MGM Resorts International was selected by the leadership of Springfield, Mass., Tuesday to represent the state’s third-largest city in the race for a single casino project in western Massachusetts.
Springfield Mayor Domenic Sarno announced MGM Resorts’ selection and endorsed the company’s plans to build an $800 million hotel-casino on 10-acres site that was damaged by a tornado in 2011.
MGM Resorts beat out a competing proposal from Penn National Gaming.
“Today is a great day for both MGM Resorts and the city of Springfield,” MGM Resorts President Bill Hornbuckle said in a statement. “We have worked very hard to prove our project worthy of this opportunity. It has been an extraordinary journey thus far, and we look forward to the next phase.”

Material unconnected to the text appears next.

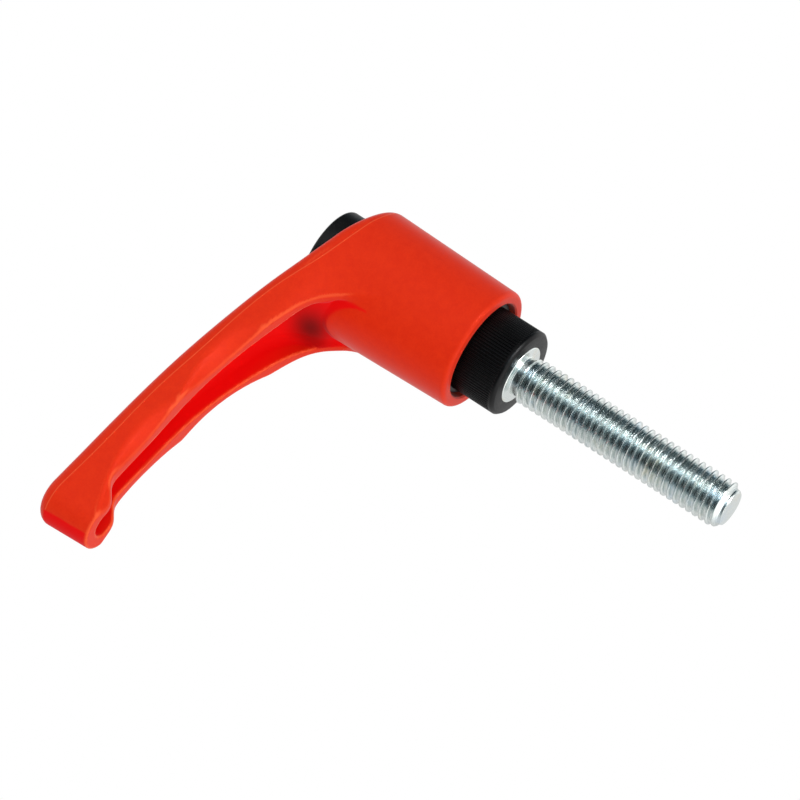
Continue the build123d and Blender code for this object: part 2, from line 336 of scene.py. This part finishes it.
box = (-15, -15, 8.6), (83.6, 15, 56.4)  # with room all round the lever
points, quads = surfaceNet(leverField, *box, lever["cell"])
leverPiece = makePiece("leverBody", points, quads, None)
cutPoints, cutFaces = leverBore()
cutter = merged(makePiece("leverCutter", cutPoints, cutFaces, None), 0.0012)
cut = leverPiece.modifiers.new("bore", "BOOLEAN")
cut.object = cutter
cut.operation = "DIFFERENCE"
cut.solver = "EXACT"
bpy.context.view_layer.update()
baked = bpy.data.meshes.new_from_object(leverPiece.evaluated_get(bpy.context.evaluated_depsgraph_get()))
leverPiece.modifiers.clear()
leverPiece.data = baked
bpy.data.objects.remove(cutter)
baked.shade_smooth()
baked.set_sharp_from_angle(angle=radians(38))
places = np.zeros(len(baked.vertices) * 3)
baked.vertices.foreach_get("co", places)
places = places.reshape(-1, 3) / mm


def bake(name, values):
    layer = baked.attributes.new(name, "FLOAT", "POINT")
    layer.data.foreach_set("value", values.astype(np.float32))


def channelDepth(x, y, z):
    # 0 outside the channel under the arm, rising to 1 inside it
    wide, _ = channelLine(np.maximum(x, 8))
    rim, _ = rimLine(np.clip(x, 8, 80))
    ceiling, _ = ceilingLine(np.clip(x, 6, 84))
    vault = lever["vaultLevel"] + np.sqrt(np.maximum(lever["vaultRadius"] ** 2 - y * y, 0))
    inside = np.where(x < lever["hubFront"], rise(z, vault, vault + 0.45), rise(z, rim + 0.2, rim + 0.8))
    inside = inside * rise(ceiling + 0.6 - z, 0, 0.4) * rise(x, *lever["channelMaskStart"])
    return inside * rise(wide + 0.2 - np.abs(y), 0, 0.2)


def edgeTurn(points, reach=0.35):
    # how sharply the surface turns outwards at each point
    total = sum(leverField(*(points + reach * s * e).T) for e in np.eye(3) for s in (1, -1))
    return np.clip((total - 6 * leverField(*points.T)) / reach ** 2 - 1.0, 0, 1)


heights, slopes = seamLine(places[:, 0])
bake("seam", (places[:, 2] - heights) / np.sqrt(1 + slopes ** 2))
inChannel = channelDepth(*places.T)
bake("inChannel", inChannel)
# painted shade: the channel's corner by the hub darkened, as if in shadow
fromCorner = (places - lever["cornerAt"]) / lever["cornerSize"]
bake("corner", inChannel * np.exp(-(fromCorner ** 2).sum(1)))
# painted highlight along convex edges, on the arm kept to a band over the rim
overRim = places[:, 2] - rimLine(np.clip(places[:, 0], 8, 80))[0]
start, end = lever["highlightAlong"]
onArm = (places[:, 0] > start) & (places[:, 0] < end)
bake("edgeHighlight", edgeTurn(places) * np.where(onArm, rise(lever["highlightBand"] - overRim, 0, 0.6), 1))
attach(leverPiece, "handle")
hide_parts("lever")
print("lever", len(baked.vertices), "points", len(baked.polygons), "faces")


# Stud: plain head and shank from the CAD's sizes, the thread as a true right-hand helix
stud = {
    "length": 50.0, "crest": 4.93, "root": 4.06, "pitch": 1.5, "crestWidth": 0.2, "rootWidth": 0.32,
    "turn": 130.0, "chamfer": 1.35, "chamferRise": 0.9, "fadeDepth": 0.45, "fadeOver": 0.6,
    "threadTop": -1.35, "runOut": 1.2, "undercut": 4.1, "flange": 6.27, "flangeTop": 1.5,
    "waist": 5.0, "waistTop": 4.0, "body": 6.2, "bodyTop": 14.0, "post": 3.9, "postTop": 33.0,
    "tapHole": 2.55, "tapBottom": 19.0,
}


def threadPiece(around=96):
    flank = (stud["pitch"] - stud["crestWidth"] - stud["rootWidth"]) / 2
    crest, root = stud["crest"], stud["root"]
    marks = [0, stud["crestWidth"], stud["crestWidth"] + flank, stud["pitch"] - flank, stud["pitch"]]
    stops = [s for a, b in zip(marks, marks[1:]) for s in np.linspace(a, b, 3, endpoint=False)]
    radii = np.interp(stops, marks, [crest, crest, root, root, crest])
    low, high = -stud["length"], stud["threadTop"]
    turns = range(-int(stud["length"] / stud["pitch"]) - 3, 2)  # a few too many, cut to the length below
    rows = [(n * stud["pitch"] + s, r) for n in turns for s, r in zip(stops, radii)]
    points = []
    for z0, r0 in rows:
        for j in range(around + 1):
            a = 2 * pi * j / around
            z = min(max(z0 + stud["pitch"] * (j / around + stud["turn"] / 360), low), high)
            end = crest - stud["chamfer"] + (z - low) * stud["chamferRise"]
            end -= (crest - r0) * stud["fadeDepth"] * min((z - low) / stud["fadeOver"], 1)
            start = stud["undercut"] + (high - z) * stud["runOut"]
            r = min(r0, end, start)
            points.append((r * cos(a), r * sin(a), z))
    w = around + 1
    faces = [
        (i * w + j, i * w + j + 1, (i + 1) * w + j + 1, (i + 1) * w + j)
        for i in range(len(rows) - 1) for j in range(around)
    ]
    return points, faces


def headProfile():
    # from the thread's run-out up the outside, over the top and down the tapped hole
    corners = [
        (stud["undercut"], stud["threadTop"] - 0.02), (stud["undercut"], 0), (stud["flange"], 0),
        (stud["flange"], stud["flangeTop"]), (stud["waist"], stud["flangeTop"]),
        (stud["waist"], stud["waistTop"]), (stud["body"], stud["waistTop"]),
        (stud["body"], stud["bodyTop"]), (stud["post"], stud["bodyTop"]),
        (stud["post"], stud["postTop"]), (stud["tapHole"], stud["postTop"]),
        (stud["tapHole"], stud["tapBottom"]), (0.001, stud["tapBottom"]),
    ]
    return rounded(corners, [0, 0.25, 0.25, 0.1, 0.1, 0.1, 0.2, 0.2, 0.1, 0.1, 0.1])


thread = merged(makePiece("studThread", *threadPiece(), "core", 24), 0.002)
endRadius = stud["crest"] - stud["chamfer"] + 0.01
tipFace = makePiece("studTip", *lathe([(0.001, -stud["length"]), (endRadius, -stud["length"])]), "core")
studHead = makePiece("studHead", *lathe(headProfile()), "core")
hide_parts("threaded_stud")
print("stud done")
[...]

The agreement with MGM Resorts needs approval from the Springfield City Council and by city voters, before the company can compete for the lone western Massachusetts gaming license. Hard Rock International has proposed a casino in West Springfield and Mohegan Sun wants to place a casino the town of Palmer.
The state’s 2011 gambling law allows for up to three regional resort casinos, including one in western Massachusetts. The state’s gambling commission will make the final determination, likely in early 2014.
Stifel Nicolaus Capital Markets gaming analyst Steven Wieczynski said he favors MGM Resorts chances versus the competition, given the size and scope of the project.
He said the company’s brand and the Springfield mayor could influence the selection.
“While certainly not a game changer for a company that generated 2012 (cash flow) of roughly $2 billion, today’s selection serves to make us incrementally more positive on the MGM story,” Wieczynski said. “Ultimately, we believe the project should be able to generate (cash flow) in the range of $120 million to $160 million, representing a return on MGM’s initial investment of 15 percent to 20 percent.”
Penn National’s proposal called for an $807 million casino and hotel project on a 13.4-acre parcel in the northern end of Springfield on land housing a newspaper and a bus terminal.
Sarno told The Associated Press he never seriously considered negotiating host community agreements with both companies although that was an option.